The Base Output Directory is the designated location for storing all training-related files, including model checkpoints, logs, and intermediate predictions. It’s essential to set this directory according to the specific training session you are conducting to keep your projects organized and easily accessible.

Base Output Directory

The current default path is set to “output/sdxl_ti_bruce_the_gnome“. If you’re undertaking a training session named, make sure it corresponds to the name of your training model you created. In my case it is, “StephenGammellStyle“, you’ll need to update this path to “output/StephenGammellStyle” to reflect the training’s theme and ensure that all output files are correctly categorized under this new session name.

  • output/sdxl_ti_bruce_the_gnome

    This is the default base output directory.

  • output/YourTraininglName

    If you’re undertaking a training session named, make sure it corresponds to the name of your training model you created. In my case it is, “StephenGammellStyle”

  • output/StephenGammellStyle

    This is the path of my output directory, which reflects the training’s theme and ensure that all output files are correctly categorized under this new session name.

Use these Default Settings

Training Length

For this section, you can leave it the default until you’ve experimented with it and know what you need to change.

Default Settings:

These configurations provide flexibility in adjusting the duration of the training period and the frequency with which the model’s state is saved and its output quality evaluated. There’s the option to organize training sessions around epochs if this suits your preference. In steps-based training, each step processes a single image from the dataset.

An epoch is defined as a complete pass through the entire dataset. For instance, with our dataset comprising approximately 26 images, it equates to 26 steps constituting one epoch. Maintaining the current settings would result in approximately 80 epochs of training, which might seem extensive.

However, this approach allows for continuous monitoring and validation throughout the training process, ensuring that the model’s development is carefully observed and managed.

  • max_train_steps:

    This is the total number of updates made to the model. If you set this to 2000, the model will learn and adjust itself 2000 times.

  • max_train_epochs:

    This is the number of times the model will go through the entire dataset. If you set this to 10, the model will learn from the whole dataset 10 times.

Checkpoint Frequency

Choosing the right save frequency depends on the length of training, the total number of training steps, the available storage, and how often you wish to evaluate or potentially revert to earlier model states.

The checkpoint save frequency determines how often your training process saves a “checkpoint,” which is essentially a snapshot of your model at a specific point in training.

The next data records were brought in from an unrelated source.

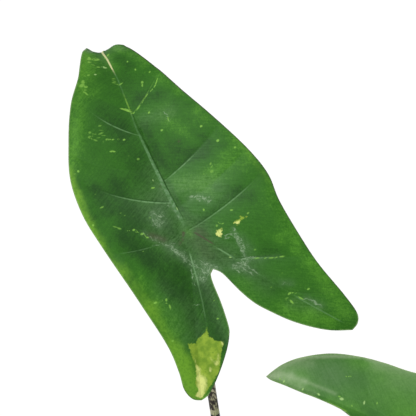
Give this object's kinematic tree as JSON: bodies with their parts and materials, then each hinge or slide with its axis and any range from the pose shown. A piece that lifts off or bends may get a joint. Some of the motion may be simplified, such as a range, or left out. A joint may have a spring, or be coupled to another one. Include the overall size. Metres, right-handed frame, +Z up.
{
  "type": "potted zebrina alocasia",
  "caption": "Alocasia with arrow-shaped leaves on zebra-marked stalks rising from a short rhizome, in a plain tapered clay pot filled with soil.",
  "frame": {"origin": "middle of the pot's flat underside, where the part rests", "axes": "+Z up along the pot's axis; the reference view looks along +Y with +X to the right, so the tallest blade turns its upper face towards -Y and the second blade points along +X"},
  "size_m": [0.4723, 0.3759, 0.616],
  "materials": {
    "clay": "matte",
    "earth": "matte",
    "cork": "matte",
    "stalk": "satin",
    "leaf": "satin"
  },
  "bodies": {
    "root": {"pot": "clay", "soil": "earth", "rhizome": "cork", "leaf_1_petiole": "stalk", "leaf_1_blade": "leaf", "leaf_2_petiole": "stalk", "leaf_2_blade": "leaf", "leaf_3_petiole": "stalk", "leaf_3_blade": "leaf", "leaf_4_petiole": "stalk", "leaf_4_blade": "leaf"}
  },
  "joints": []
}
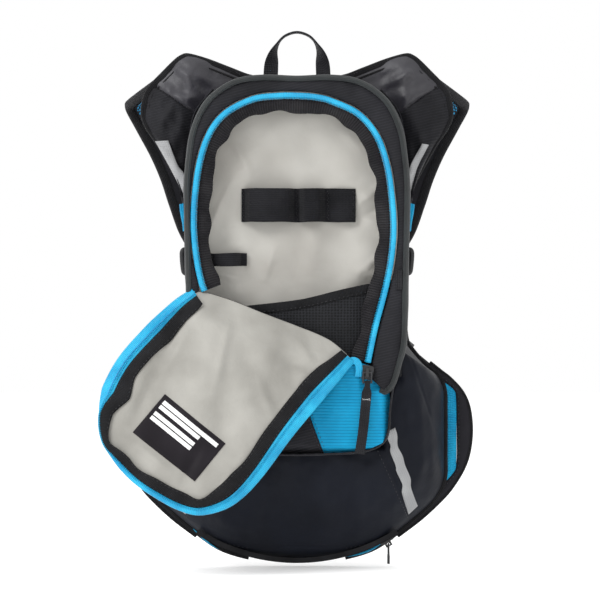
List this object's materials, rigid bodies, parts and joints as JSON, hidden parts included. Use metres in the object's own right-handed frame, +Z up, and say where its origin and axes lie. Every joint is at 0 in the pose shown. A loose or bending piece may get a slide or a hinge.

These checkpoints include the model’s learned weights and potentially other metadata necessary for resuming training or evaluating the model’s performance at that stage.

This frequency is typically set by specifying a number of steps or epochs after which a checkpoint is saved. For instance, if you set the checkpoint save frequency to every 500 steps, the training process will automatically save a checkpoint every time another 500 steps of training are completed. Similarly, if set based on epochs, a checkpoint will be saved after each specified number of complete passes through the dataset.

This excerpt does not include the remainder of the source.